An 8-server infrastructure—3 application servers and 5 database nodes—became a 4-server infrastructure in Azure: 2 application and 2 database nodes. All are Linux virtual machines in Azure running the OpenLogic CentOS operating system. The database servers still run MySQL, and the application servers still run Nginx, PHP code, Redis, and Memcached.
Game Insight got an extra performance boost by using Azure Premium Storage, which features solid-state drives (SSDs). “The SSDs in Azure were a game-changer for us,” Kvasov says. “By using them, we were able to squeeze five database servers into two servers.”
Shirov adds, “The Azure infrastructure for 2020: My Country is really flexible, allowing us to automatically adjust server capacity to meet gameplay needs in near-real time.”
Migrating 2020: My Country into Azure was straightforward. Shirov’s team spent three to four days upgrading MySQL and other software so that they would be ready to take advantage of newer tools in Azure. Team members connected the Azure infrastructure to Terraform. They set up the needed virtual machines in Azure and then transferred a half-terabyte of data into the cloud in a single night. Lastly, they switched game traffic to Azure.

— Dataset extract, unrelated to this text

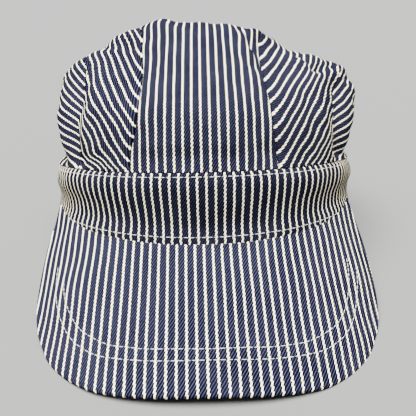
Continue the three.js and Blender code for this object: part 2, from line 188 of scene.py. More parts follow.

Gain fail-safe reliability with far less work
By moving 2020: My Country’s game back-end infrastructure to Azure, Game Insight also gains improved reliability with zero effort. “We’ve never had games fail because of insufficient infrastructure, but it used to require a lot of work to ensure that,” Kvasov says. “In Azure, we’re always running on the safe side capacity-wise. Moreover, all Azure nodes are automatically backed up and automatically fail over if anything goes wrong. The whole Azure infrastructure is redundant and designed to be fail-safe.”
“We’re impressed at how rich the Azure development tool set is and how it is moving in the right direction,” Kvasov says. “Azure is a great contender in this market.”